SPIDER's payload is an array of six telescopes designed to study the cosmic microwave background radiation, or CMB: the oldest light in the universe. SPIDER's flight ended on January 7, and U.S. Antarctic Program support staff recovered the payload and hard drives from where they landed during the last two weeks of January.

Researchers hope SPIDER's data will provide evidence of gravitational waves, or ripples in spacetime, created by the Big Bang. This would help scientists better understand the history, structure, and origins of the cosmos.

“[The CMB is a] universe-sized detector that we can look at with our instrument and try to tease out the signature of whether those gravitational waves were there,” said Jeff Filippini, a physicist at the University of Illinois at Urbana-Champaign and principal investigator of the SPIDER project. “If we see that, we learn truly unique information about the universe's first instants and what set in motion all the things we see around us.”

The oldest light in the universe

The early universe was a hot, dense, glowing plasma-like “soup” - not unlike the surface of the sun. But by about 370,000 years after the Big Bang, the universe had expanded and cooled enough for atoms to form. At this point, light waves could travel freely through space for the first time, and the universe became transparent (as it is today).

The balloon carrying the SPIDER instrument is released so that it floats directly above the payload before launch.
Photo Credit: Jeff Filippini.
The balloon carrying the SPIDER instrument is released so that it floats directly above the payload before launch.

The glow given off by that early plasma is the oldest light in the universe, and those light waves have been traveling throughout the cosmos ever since. They are observable now as the cosmic microwave background radiation: the light is no longer visible to the naked eye, but has been stretched by the universe's expansion into the spectrum of microwaves and radio waves.

“If you build a sufficiently sensitive instrument, you can see this glow permeating all of space, in every direction, that gives you a direct picture of the early universe: it's a baby picture of our cosmos,” Filippini said.

Interestingly, physicists studying the CMB for some time have noticed that its light is polarized, and SPIDER analyzes that polarization pattern.

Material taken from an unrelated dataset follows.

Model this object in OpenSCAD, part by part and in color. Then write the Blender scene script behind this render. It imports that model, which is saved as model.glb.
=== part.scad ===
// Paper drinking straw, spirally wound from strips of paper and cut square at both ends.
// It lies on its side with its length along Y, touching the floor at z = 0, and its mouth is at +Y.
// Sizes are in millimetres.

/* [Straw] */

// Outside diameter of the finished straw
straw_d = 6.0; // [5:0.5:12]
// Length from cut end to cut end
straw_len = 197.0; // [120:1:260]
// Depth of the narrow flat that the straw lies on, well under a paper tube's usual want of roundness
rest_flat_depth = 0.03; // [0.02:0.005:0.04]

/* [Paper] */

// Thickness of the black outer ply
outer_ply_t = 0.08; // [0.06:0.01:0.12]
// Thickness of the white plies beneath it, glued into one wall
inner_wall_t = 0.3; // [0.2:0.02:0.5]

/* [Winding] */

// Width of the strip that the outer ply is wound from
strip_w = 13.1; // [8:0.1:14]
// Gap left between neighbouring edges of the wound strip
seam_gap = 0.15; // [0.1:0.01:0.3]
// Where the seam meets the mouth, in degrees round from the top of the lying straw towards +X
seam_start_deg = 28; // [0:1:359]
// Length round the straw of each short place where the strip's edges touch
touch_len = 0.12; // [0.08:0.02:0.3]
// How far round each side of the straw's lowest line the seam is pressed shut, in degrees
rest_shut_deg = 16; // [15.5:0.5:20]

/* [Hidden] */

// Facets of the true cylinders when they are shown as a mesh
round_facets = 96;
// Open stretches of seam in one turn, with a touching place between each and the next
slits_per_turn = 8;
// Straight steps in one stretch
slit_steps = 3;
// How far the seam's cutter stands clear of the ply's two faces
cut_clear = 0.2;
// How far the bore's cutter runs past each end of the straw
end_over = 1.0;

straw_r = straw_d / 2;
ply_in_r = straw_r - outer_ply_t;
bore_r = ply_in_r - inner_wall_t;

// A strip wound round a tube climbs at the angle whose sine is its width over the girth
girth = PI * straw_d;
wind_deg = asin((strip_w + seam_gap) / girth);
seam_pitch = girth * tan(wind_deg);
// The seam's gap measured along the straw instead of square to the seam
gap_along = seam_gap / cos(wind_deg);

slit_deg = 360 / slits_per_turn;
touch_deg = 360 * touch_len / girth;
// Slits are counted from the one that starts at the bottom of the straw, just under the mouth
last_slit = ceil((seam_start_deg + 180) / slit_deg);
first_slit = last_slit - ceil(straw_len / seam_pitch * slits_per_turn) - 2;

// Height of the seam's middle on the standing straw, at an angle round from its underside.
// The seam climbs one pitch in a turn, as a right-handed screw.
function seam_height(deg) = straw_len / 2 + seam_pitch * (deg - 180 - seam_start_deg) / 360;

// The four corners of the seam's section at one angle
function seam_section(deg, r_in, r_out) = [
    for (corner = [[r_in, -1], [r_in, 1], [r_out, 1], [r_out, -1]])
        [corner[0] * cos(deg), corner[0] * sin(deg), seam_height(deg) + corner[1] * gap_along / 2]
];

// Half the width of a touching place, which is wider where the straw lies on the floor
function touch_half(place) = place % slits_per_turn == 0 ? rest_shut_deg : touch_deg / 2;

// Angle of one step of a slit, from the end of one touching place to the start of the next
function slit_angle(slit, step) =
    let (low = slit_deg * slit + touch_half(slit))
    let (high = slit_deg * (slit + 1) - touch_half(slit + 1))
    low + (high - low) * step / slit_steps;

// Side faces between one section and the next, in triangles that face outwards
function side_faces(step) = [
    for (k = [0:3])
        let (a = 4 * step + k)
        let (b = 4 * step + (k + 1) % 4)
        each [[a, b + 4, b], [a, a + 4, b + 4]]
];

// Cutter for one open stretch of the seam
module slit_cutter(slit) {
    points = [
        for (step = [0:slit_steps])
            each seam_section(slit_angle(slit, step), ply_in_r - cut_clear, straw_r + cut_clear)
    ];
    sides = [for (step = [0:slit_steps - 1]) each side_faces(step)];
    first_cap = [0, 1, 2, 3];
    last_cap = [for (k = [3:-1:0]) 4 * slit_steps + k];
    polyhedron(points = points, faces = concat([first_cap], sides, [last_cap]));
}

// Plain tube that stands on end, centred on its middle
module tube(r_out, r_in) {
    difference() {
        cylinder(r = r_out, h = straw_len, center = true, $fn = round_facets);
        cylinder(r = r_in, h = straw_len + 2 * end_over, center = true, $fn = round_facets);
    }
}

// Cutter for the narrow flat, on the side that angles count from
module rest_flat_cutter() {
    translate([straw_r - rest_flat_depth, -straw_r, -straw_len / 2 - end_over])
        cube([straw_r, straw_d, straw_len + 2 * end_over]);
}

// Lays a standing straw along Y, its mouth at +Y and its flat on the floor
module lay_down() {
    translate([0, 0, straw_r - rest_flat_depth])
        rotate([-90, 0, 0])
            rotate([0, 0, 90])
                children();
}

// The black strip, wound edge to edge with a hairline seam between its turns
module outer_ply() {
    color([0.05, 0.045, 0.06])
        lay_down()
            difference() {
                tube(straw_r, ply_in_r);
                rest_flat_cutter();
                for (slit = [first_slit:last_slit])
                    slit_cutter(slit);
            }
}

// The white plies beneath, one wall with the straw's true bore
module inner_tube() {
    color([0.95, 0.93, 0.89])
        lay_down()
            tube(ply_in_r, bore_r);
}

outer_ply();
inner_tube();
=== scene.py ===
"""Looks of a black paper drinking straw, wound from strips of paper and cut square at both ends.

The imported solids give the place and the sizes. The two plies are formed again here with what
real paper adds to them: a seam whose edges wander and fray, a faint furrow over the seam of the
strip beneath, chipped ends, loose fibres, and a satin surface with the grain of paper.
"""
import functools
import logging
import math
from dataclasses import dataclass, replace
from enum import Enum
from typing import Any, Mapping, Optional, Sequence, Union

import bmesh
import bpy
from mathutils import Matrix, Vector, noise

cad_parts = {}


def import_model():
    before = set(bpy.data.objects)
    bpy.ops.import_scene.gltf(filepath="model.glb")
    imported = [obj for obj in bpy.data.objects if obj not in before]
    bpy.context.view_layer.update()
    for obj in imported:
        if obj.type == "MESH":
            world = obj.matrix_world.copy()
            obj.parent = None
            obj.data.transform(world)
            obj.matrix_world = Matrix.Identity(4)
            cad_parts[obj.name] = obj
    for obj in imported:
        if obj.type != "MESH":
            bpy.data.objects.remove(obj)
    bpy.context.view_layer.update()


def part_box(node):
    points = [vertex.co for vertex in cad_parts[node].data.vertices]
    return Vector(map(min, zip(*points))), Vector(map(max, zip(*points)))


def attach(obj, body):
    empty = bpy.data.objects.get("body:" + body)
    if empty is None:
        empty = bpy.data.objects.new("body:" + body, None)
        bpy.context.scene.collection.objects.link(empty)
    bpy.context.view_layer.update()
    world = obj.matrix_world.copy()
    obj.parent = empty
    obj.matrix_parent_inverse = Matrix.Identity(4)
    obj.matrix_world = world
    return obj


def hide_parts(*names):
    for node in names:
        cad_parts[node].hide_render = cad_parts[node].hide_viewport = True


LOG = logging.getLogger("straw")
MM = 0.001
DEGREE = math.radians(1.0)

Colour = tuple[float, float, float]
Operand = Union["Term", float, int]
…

“Polarization is about the orientation of light waves. Think of looking through polarized sunglasses: the view you see changes slightly depending on how you tilt your head,” Filippini said. “Our instrument makes a polarized map of the sky… you can see not just a brightness, but a degree and direction of polarization associated with each point in the sky.”

That polarization pattern can provide evidence of primordial gravitational waves from the Big Bang. Those gravitational waves would give scientists information about the very earliest moments of the universe - mere fractions of a second after the Big Bang.

“The idea is in the very, very, very earliest moments, the universe went through a period of very rapid expansion, and that should have left a sort of noise of gravitational waves: ripples in spacetime,” Filippini said. “They're incredibly faint, but they should be visible as a particular pattern of polarization in the cosmic microwave background.”

Taking baby pictures of the cosmos

SPIDER's six telescopes pick up the polarization pattern of the CMB. To capture this faint light signal, the telescopes are cooled to a fraction of a degree above absolute zero and the payload is built to keep its back to the sun during the entire flight.

The SPIDER payload is recovered by U.S. Antarctic Program support staff.
Image Credit: Luke Haberkern.
The SPIDER payload is recovered by U.S. Antarctic Program support staff.

SPIDER was designed as a two-flight mission, and its first launch was on New Year's Day 2015. That first flight lasted 17 days, and scientists used its data to set an upper limit on the brightness of these primordial gravitational waves.

“We did not see them, but we set a strict constraint on how bright they can be,” Filippini said.

The payload from SPIDER's first flight was recovered in November 2015, and many of those components were used to build the instruments for its second flight. But the latest SPIDER spacecraft is slightly different than its first iteration: this time, researchers added telescopes specifically designed to observe galactic dust.

“We have three new telescopes that are specifically designed to observe galactic dust… which will help us tease out the difference between the primordial signal we're looking for and the dust, which could fake that signal,” Filippini said.

Launch and recovery

McMurdo Station is an ideal place from which to launch long-duration balloons. During the austral summer, air currents in the upper atmosphere keep balloons on a roughly circular trajectory over Antarctica, preventing them from going out to sea. This means instruments can fly around the continent several times (if winds allow) and the payload can be recovered when the flight is over.

A view of SPIDER's telescopes after the craft landed near Hercules Dome.
Photo Credit: Luke Haberkern.
A view of SPIDER's telescopes after the craft landed near Hercules Dome.

The SPIDER team spent the summer of 2022 preparing and testing their payload for its second and final flight. After shipping it to Antarctica and assembling it at the Long-Duration Balloon Facility, they went through the arduous task of using liquid helium to cool the telescopes down to nearly absolute zero.

Once the right weather conditions lined up, the balloon and payload were launched on Thursday, December 22. The balloon, filled with millions of liters of helium gas, carried SPIDER upward to the stratosphere in a matter of hours. At that altitude, the balloon expands to 34 million cubic feet - big enough to encompass an entire football stadium.

SPIDER's balloon flew westward around the Antarctic continent for 16 days, then was brought down on January 7. The balloon and payload landed at Hercules Dome, a spot roughly 270 miles from the geographic South Pole between East and West Antarctica. U.S. Antarctic Program support staff recovered the SPIDER payload and hard drives that recorded its data in January. Once the drives return to the United States, researchers can begin analyzing data from the flight.

Even if SPIDER's data doesn't show evidence of primordial gravitational waves, physicists will still have gained valuable information about the origins of the universe, according to Filippini.

“Even not seeing them tells you which models of the universe are not true,” he said. “So you're learning something, even if you don't discover it. Learning the ways the universe isn't is very important.”